STATED GOAL: Return exactly the lines that run from the beginning through the line containing "arc_steps = 12;", both included, and no others.

PROVIDED DATA:
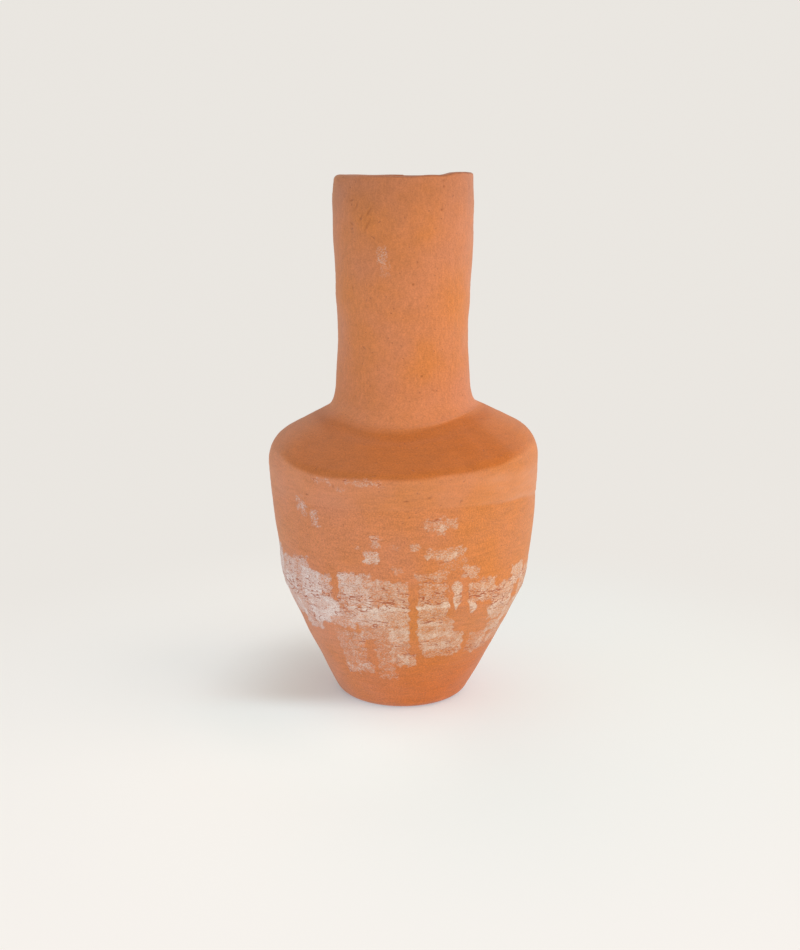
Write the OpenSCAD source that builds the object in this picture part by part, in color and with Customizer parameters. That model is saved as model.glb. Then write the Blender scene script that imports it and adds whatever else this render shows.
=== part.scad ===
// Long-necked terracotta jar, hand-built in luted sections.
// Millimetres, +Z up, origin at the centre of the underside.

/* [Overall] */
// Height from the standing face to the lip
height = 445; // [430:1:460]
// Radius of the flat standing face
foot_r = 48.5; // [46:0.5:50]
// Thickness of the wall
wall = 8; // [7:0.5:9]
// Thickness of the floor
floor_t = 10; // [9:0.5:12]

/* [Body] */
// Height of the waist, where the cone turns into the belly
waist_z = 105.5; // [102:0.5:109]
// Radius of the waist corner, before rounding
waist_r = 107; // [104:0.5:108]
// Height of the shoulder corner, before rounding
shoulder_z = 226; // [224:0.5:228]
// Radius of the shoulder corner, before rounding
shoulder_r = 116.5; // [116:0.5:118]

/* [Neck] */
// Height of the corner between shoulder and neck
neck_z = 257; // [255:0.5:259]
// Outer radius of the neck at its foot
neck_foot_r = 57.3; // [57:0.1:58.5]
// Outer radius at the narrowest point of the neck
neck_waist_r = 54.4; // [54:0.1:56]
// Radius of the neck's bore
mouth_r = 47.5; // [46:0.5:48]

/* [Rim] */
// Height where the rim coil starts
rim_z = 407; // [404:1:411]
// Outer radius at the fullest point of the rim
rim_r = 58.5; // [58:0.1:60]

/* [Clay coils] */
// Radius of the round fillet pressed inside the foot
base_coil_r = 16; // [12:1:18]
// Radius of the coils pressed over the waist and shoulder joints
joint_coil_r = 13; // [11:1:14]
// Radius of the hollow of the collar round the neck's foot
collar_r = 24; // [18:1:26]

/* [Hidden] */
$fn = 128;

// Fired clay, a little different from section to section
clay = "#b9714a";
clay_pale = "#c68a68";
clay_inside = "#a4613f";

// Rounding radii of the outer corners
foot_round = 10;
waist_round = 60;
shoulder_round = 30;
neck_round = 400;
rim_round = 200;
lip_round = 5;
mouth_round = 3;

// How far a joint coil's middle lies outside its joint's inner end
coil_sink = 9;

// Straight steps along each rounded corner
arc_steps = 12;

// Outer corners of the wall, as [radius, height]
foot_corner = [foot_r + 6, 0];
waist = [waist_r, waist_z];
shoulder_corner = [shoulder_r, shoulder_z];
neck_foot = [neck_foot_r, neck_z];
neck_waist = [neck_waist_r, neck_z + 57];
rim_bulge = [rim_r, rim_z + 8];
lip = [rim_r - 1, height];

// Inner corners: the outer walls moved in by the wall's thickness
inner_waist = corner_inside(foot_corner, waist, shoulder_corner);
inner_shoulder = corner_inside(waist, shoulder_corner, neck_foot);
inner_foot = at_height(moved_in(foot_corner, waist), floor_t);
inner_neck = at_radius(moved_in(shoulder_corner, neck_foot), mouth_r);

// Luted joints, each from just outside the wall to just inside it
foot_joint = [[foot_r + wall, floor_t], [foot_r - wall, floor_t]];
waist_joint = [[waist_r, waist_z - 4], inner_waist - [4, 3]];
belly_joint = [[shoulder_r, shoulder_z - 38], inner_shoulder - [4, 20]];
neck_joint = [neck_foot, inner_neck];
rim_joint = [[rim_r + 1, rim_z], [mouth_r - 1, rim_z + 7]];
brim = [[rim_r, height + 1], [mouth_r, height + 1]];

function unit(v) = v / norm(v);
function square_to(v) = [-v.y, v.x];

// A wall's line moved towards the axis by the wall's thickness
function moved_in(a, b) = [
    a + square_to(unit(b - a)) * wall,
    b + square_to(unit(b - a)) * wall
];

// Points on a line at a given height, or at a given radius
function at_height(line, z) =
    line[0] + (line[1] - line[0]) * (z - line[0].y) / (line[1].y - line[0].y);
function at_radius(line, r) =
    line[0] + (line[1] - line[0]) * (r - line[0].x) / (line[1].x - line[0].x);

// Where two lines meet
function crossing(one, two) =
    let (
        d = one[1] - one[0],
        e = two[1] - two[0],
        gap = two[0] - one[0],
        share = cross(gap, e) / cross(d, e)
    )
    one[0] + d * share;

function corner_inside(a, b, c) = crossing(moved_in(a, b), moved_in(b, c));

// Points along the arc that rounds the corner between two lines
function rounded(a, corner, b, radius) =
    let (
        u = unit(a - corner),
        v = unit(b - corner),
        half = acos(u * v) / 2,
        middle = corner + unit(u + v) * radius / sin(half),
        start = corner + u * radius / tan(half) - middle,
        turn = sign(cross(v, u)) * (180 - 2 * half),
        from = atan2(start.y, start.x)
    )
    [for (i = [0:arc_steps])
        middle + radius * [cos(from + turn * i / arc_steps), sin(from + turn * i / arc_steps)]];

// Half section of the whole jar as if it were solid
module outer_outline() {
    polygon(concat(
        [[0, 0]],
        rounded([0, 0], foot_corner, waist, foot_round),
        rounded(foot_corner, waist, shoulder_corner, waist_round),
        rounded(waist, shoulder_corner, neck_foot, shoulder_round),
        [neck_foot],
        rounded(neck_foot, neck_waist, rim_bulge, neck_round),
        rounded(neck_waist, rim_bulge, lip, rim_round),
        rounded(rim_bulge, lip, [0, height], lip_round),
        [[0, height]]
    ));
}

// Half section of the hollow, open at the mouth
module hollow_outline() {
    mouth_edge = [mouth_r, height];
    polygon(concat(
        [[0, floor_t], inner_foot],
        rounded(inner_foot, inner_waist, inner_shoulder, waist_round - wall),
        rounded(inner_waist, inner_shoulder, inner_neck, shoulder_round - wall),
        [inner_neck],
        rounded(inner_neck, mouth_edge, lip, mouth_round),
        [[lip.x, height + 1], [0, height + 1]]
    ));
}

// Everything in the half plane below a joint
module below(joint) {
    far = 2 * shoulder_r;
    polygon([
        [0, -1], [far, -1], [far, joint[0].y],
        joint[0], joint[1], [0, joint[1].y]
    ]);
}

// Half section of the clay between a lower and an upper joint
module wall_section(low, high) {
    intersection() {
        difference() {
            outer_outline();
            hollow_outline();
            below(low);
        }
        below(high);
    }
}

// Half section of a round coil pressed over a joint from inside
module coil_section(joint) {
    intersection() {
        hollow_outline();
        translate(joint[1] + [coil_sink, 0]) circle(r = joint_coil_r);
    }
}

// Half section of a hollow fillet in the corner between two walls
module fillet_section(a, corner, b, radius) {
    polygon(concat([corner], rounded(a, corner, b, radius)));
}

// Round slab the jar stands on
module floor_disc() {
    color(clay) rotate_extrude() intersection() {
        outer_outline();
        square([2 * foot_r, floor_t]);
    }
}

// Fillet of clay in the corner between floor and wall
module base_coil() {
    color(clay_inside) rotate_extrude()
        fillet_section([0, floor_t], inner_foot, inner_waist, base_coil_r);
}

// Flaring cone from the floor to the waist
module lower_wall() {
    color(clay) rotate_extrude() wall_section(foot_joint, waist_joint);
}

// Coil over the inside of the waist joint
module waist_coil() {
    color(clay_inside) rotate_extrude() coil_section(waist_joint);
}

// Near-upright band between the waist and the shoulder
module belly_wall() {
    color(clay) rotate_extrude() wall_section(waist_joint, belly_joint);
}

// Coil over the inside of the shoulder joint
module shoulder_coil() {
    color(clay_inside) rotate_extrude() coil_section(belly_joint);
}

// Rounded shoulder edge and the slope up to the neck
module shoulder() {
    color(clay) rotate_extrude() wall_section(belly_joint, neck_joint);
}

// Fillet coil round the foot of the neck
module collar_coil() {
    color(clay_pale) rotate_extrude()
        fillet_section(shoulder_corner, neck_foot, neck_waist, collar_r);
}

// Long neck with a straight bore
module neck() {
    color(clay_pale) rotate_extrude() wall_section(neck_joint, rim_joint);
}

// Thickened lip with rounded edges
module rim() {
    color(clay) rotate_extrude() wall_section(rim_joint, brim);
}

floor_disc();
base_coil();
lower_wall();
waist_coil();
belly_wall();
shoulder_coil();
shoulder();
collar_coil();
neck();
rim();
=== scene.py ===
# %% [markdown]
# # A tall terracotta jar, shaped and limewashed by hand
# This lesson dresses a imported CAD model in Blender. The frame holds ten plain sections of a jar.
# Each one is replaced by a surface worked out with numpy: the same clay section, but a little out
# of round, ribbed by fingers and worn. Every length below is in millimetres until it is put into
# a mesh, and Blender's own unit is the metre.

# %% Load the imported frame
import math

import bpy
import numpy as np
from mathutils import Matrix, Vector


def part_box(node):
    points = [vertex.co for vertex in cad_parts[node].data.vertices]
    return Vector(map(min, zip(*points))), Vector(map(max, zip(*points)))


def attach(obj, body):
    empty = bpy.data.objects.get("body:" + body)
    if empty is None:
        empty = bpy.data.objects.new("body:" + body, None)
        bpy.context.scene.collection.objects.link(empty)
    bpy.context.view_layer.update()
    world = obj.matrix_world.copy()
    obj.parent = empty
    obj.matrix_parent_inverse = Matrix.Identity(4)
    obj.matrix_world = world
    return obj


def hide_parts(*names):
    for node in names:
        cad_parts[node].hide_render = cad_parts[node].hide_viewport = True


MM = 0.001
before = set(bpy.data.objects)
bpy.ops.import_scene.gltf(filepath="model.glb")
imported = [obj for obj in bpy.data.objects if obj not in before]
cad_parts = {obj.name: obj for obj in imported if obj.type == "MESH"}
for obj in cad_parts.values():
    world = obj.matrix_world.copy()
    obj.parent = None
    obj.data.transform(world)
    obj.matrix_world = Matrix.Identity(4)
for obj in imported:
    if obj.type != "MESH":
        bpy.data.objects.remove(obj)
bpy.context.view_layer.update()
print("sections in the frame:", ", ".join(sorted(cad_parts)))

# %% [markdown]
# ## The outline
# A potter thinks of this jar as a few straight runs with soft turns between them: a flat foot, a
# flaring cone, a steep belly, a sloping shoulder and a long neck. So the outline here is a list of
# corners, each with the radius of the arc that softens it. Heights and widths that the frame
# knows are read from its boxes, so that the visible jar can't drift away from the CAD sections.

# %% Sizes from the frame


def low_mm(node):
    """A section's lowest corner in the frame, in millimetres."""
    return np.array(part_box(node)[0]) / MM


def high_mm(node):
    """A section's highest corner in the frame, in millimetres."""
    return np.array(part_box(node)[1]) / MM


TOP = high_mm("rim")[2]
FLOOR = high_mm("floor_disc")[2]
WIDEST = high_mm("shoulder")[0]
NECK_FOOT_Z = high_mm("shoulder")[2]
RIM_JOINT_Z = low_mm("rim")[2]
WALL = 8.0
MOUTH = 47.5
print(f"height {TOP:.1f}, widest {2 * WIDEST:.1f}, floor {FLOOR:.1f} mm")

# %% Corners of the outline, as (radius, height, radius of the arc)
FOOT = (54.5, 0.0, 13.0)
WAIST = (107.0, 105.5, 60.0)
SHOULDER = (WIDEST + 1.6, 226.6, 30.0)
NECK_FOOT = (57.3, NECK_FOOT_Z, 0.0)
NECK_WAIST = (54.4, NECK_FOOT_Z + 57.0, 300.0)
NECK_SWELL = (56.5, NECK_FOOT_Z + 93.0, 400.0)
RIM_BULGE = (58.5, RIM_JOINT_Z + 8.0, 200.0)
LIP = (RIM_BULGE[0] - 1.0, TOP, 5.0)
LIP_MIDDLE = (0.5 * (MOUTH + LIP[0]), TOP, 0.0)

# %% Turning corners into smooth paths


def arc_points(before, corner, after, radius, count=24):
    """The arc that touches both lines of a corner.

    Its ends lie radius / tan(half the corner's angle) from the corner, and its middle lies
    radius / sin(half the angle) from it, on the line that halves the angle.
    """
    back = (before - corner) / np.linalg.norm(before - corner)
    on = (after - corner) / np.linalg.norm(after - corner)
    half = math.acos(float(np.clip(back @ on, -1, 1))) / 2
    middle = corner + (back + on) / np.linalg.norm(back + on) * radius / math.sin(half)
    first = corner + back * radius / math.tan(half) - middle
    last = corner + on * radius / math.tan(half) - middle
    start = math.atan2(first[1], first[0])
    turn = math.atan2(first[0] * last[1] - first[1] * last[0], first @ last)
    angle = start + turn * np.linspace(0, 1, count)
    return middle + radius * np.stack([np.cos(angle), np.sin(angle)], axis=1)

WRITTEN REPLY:
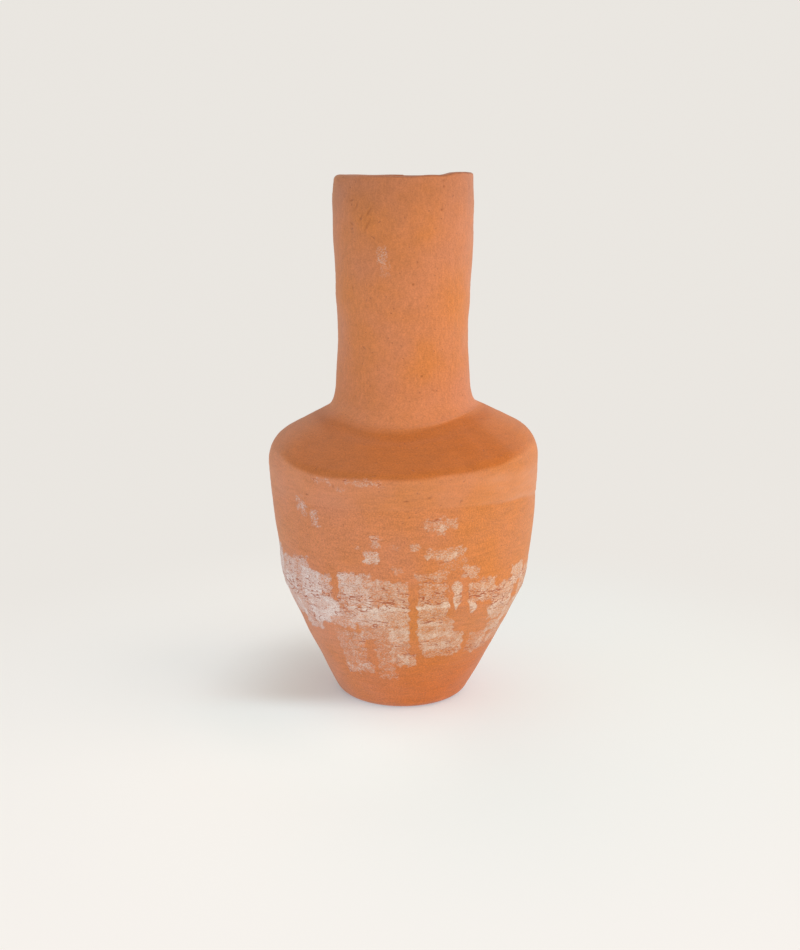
Write the OpenSCAD source that builds the object in this picture part by part, in color and with Customizer parameters. That model is saved as model.glb. Then write the Blender scene script that imports it and adds whatever else this render shows.
=== part.scad ===
// Long-necked terracotta jar, hand-built in luted sections.
// Millimetres, +Z up, origin at the centre of the underside.

/* [Overall] */
// Height from the standing face to the lip
height = 445; // [430:1:460]
// Radius of the flat standing face
foot_r = 48.5; // [46:0.5:50]
// Thickness of the wall
wall = 8; // [7:0.5:9]
// Thickness of the floor
floor_t = 10; // [9:0.5:12]

/* [Body] */
// Height of the waist, where the cone turns into the belly
waist_z = 105.5; // [102:0.5:109]
// Radius of the waist corner, before rounding
waist_r = 107; // [104:0.5:108]
// Height of the shoulder corner, before rounding
shoulder_z = 226; // [224:0.5:228]
// Radius of the shoulder corner, before rounding
shoulder_r = 116.5; // [116:0.5:118]

/* [Neck] */
// Height of the corner between shoulder and neck
neck_z = 257; // [255:0.5:259]
// Outer radius of the neck at its foot
neck_foot_r = 57.3; // [57:0.1:58.5]
// Outer radius at the narrowest point of the neck
neck_waist_r = 54.4; // [54:0.1:56]
// Radius of the neck's bore
mouth_r = 47.5; // [46:0.5:48]

/* [Rim] */
// Height where the rim coil starts
rim_z = 407; // [404:1:411]
// Outer radius at the fullest point of the rim
rim_r = 58.5; // [58:0.1:60]

/* [Clay coils] */
// Radius of the round fillet pressed inside the foot
base_coil_r = 16; // [12:1:18]
// Radius of the coils pressed over the waist and shoulder joints
joint_coil_r = 13; // [11:1:14]
// Radius of the hollow of the collar round the neck's foot
collar_r = 24; // [18:1:26]

/* [Hidden] */
$fn = 128;

// Fired clay, a little different from section to section
clay = "#b9714a";
clay_pale = "#c68a68";
clay_inside = "#a4613f";

// Rounding radii of the outer corners
foot_round = 10;
waist_round = 60;
shoulder_round = 30;
neck_round = 400;
rim_round = 200;
lip_round = 5;
mouth_round = 3;

// How far a joint coil's middle lies outside its joint's inner end
coil_sink = 9;

// Straight steps along each rounded corner
arc_steps = 12;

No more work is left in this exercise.